Although CSTJ Lewis (“Quel Nom!”) Carluzzo doesn’t say it in Susan D. Turner, T. C. Memo. 2024-20, filed 2/8/24, when he sends Susan and IRS off for a Rule 155 beancount, I hope Susan doesn’t get tagged with the 20% Section 6662(a) chop.
No mention of chops in this four (count ’em, four) page opinion, but Susan is back to single, not the HOH she claimed, and no EITC.
Yes, her minor grandchild did not provide more than half his/her support during year at issue, and Susan “helped [grandchild] pay for rent, phone bills, clothing, food, transportation, and other personal expenses. ” T. C. Memo. 2024-20, at p. 2.

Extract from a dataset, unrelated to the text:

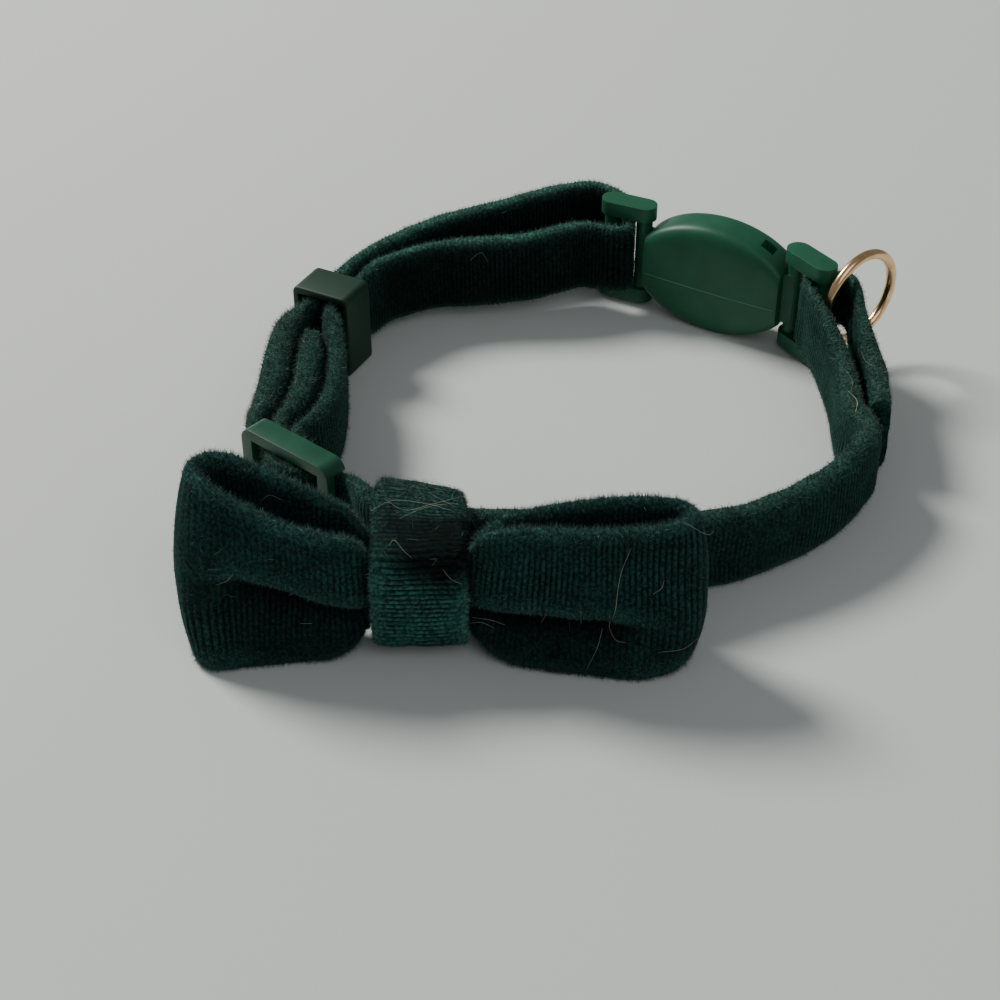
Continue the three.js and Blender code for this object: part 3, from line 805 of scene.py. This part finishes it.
def strap_frame(place):
    """A strap frame of the buckle: neck bar, round far bar, and flat arms above and below."""
    f = FRAME_SIZES
    neck = place["neck"]
    bar = place["bar"]
    length = math.hypot(bar[0] - neck[0], bar[1] - neck[1])
    piece = {"middle": neck, "along": ((bar[0] - neck[0]) / length, (bar[1] - neck[1]) / length)}
    low = f["middle_height"] - f["window_height"] / 2 - f["arm_thickness"]
    high = f["middle_height"] + f["window_height"] / 2 + f["arm_thickness"]
    wide = f["arm_half_width"]
    outline = []
    for centre, start in ((length, -90), (0.0, 90)):
        for k in range(13):
            angle = math.radians(start + 15 * k)
            outline.append((centre + wide * math.cos(angle), wide * math.sin(angle)))
    solid = prism_on(piece, outline, high - f["arm_thickness"], high, level)
    combine(solid, prism_on(piece, outline, low, low + f["arm_thickness"], level), "UNION")
    for centre in (0.0, length):
        post = []
        for k in range(24):
            angle = math.radians(15 * k + 7.5)
            post.append((centre + f["bar_radius"] * math.cos(angle), f["bar_radius"] * math.sin(angle)))
        combine(solid, prism_on(piece, post, low + 0.3, high - 0.3, level), "UNION")
    return solid


def shell_size(s):
    """Height of the shell as a share of its largest, and half its thickness, at a place along it."""
    fullness = math.sqrt(1 - (s / BUCKLE["outline_half_length"]) ** 2)
    return fullness, BUCKLE["shell_thickness"] / 2 * (0.8 + 0.2 * fullness)


def squared(value):
    return math.copysign(abs(value) ** SHELL_SQUARENESS, value)


def shell_body():
    """The oval shell: soft sections that follow an ellipse cut off at both ends."""
    b = BUCKLE
    count = 40
    around = 64
    middle = b["shell_height"] / 2
    points = []
    for i in range(count + 1):
        s = (i / count - 0.5) * b["shell_length"]
        fullness, half_thick = shell_size(s)
        for k in range(around):
            angle = k / around * 2 * math.pi
            across = half_thick * squared(math.cos(angle))
            points.append((s, across, middle + middle * fullness * squared(math.sin(angle))))
    return solid_from(put_on(b, points), grid_faces(count + 1, around, False))


def make_parting_line():
    """The fine raised line that the mould leaves along the shell's inner face, lit by a painted highlight:
    a lighter copy of the green plastic.
    """
    b = BUCKLE
    points = []
    steps = 48
    for i in range(steps + 1):
        s = (i / steps - 0.5) * (b["shell_length"] - 0.6)
        _, face = shell_size(s)
        for n, z in ((face + 0.045, 6.55), (face + 0.045, 6.65), (face - 0.2, 6.7), (face - 0.2, 6.5)):
            points.append((s, -n, z))
    faces = grid_faces(steps + 1, 4, False)
    line = add_piece("buckle_parting_line", to_frame(put_on(b, points)), faces)
    facing_out(line)
    return line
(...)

But (you guessed it) grandchild did not live under Susan’s roof for more than half the year; Susan could only establish 60 days. Even though State court named Susan as grandchild’s guardian for years, including year at issue, that’s a nonstarter in the qualifying child stakes.
Sympathetic CSTJ Lew goes the extra: “From what has been submitted, it does not appear that petitioner is entitled to an earned income credit applicable to an eligible individual without a qualifying child, but we make no finding on the point. If the parties agree that she is, then they can reflect that allowance in their Rule 155 computations.” T. C. Memo. 2024-20, at p. 3, footnote 2.